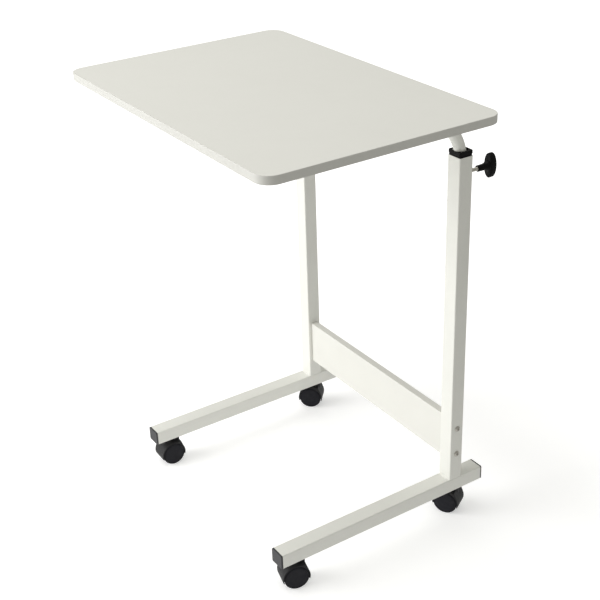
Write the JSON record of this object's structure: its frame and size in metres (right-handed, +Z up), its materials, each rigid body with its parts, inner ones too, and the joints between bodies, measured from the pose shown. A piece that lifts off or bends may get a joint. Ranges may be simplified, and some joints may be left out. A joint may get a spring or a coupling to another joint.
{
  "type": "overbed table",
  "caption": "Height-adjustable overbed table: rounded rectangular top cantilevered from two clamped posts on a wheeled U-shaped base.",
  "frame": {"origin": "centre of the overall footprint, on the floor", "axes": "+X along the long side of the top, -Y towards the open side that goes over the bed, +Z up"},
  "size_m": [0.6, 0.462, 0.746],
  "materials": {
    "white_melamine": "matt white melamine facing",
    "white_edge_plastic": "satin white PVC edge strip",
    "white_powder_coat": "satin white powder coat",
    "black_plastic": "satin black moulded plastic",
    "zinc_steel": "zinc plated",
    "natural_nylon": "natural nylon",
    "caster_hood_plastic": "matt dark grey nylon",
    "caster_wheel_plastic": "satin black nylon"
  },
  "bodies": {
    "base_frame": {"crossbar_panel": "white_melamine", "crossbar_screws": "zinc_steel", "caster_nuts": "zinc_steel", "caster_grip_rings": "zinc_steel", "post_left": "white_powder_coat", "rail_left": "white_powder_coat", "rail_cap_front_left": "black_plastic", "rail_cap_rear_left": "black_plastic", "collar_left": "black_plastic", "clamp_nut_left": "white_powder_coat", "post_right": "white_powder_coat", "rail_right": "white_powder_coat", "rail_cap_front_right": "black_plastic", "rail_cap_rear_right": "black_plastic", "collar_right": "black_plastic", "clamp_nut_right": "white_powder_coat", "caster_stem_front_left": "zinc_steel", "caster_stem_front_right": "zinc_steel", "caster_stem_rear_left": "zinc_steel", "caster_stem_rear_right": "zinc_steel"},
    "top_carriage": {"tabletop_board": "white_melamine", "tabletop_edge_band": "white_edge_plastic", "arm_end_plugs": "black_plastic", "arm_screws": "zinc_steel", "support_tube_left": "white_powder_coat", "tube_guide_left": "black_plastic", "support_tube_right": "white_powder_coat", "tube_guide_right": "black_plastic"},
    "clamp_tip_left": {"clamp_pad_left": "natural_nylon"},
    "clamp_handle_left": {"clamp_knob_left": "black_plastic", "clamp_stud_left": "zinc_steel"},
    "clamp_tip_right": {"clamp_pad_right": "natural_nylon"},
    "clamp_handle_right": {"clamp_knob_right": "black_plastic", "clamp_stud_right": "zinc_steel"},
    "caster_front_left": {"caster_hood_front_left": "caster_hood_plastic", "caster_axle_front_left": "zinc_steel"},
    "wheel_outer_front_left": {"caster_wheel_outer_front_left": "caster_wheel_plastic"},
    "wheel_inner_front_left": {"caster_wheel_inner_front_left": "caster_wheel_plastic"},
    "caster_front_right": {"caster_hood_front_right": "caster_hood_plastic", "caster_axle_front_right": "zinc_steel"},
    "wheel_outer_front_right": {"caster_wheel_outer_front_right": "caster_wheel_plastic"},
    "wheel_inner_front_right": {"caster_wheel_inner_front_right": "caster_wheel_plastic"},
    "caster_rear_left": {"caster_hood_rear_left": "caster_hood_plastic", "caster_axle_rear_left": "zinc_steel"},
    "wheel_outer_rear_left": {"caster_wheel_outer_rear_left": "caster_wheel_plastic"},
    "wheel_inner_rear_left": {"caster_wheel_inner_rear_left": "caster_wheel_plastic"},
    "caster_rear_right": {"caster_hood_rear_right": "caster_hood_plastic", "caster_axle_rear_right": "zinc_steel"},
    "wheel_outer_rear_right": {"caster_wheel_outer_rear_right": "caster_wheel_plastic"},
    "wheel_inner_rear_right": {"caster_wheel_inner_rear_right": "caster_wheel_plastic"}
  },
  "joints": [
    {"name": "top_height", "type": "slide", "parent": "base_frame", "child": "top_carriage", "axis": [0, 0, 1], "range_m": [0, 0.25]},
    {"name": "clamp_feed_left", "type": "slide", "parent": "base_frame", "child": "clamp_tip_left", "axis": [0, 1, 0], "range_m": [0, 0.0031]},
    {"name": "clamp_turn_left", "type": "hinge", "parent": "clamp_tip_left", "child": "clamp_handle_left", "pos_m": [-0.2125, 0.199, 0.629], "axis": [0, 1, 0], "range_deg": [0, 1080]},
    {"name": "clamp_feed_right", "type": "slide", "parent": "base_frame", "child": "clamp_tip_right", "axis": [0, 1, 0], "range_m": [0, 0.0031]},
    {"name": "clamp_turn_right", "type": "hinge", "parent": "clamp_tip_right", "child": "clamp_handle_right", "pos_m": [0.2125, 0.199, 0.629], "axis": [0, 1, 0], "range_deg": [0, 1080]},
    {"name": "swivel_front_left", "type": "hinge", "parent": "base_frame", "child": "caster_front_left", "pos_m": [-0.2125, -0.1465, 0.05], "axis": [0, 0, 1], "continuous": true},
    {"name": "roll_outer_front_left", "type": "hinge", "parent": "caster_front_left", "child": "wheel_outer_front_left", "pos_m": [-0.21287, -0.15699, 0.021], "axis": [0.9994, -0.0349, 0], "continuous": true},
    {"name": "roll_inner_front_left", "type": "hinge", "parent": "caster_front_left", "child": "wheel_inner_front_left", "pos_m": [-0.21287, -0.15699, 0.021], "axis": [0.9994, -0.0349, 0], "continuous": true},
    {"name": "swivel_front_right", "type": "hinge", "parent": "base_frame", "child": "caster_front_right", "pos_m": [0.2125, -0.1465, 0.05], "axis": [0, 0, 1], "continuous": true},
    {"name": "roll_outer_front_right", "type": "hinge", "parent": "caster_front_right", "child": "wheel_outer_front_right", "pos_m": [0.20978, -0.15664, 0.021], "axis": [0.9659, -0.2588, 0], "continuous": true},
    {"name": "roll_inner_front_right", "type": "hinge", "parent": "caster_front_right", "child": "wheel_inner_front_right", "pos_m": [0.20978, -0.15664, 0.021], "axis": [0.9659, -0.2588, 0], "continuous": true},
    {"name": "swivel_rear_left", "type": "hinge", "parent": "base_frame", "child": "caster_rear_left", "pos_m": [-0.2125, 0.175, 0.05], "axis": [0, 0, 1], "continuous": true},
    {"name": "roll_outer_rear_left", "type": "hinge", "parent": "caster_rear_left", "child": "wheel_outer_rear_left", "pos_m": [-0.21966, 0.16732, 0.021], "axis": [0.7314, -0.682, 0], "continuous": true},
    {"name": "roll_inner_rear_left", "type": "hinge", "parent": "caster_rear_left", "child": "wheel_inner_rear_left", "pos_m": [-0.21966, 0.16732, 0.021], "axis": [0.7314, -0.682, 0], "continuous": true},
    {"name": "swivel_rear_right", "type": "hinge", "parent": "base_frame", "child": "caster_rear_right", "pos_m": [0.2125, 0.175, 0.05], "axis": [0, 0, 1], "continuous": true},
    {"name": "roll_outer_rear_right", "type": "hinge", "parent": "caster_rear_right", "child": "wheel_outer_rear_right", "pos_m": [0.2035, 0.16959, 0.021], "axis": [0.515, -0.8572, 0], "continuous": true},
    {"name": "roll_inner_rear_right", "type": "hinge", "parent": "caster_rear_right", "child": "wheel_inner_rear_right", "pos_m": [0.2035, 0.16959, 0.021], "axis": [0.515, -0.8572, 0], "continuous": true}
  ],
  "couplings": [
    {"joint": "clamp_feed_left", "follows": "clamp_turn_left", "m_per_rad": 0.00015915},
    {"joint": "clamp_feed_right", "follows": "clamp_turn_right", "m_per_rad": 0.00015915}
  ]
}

------------------------------

— What is required —
Count each line above in which the string "joints" appears, then state only the total.

— Finished task —
2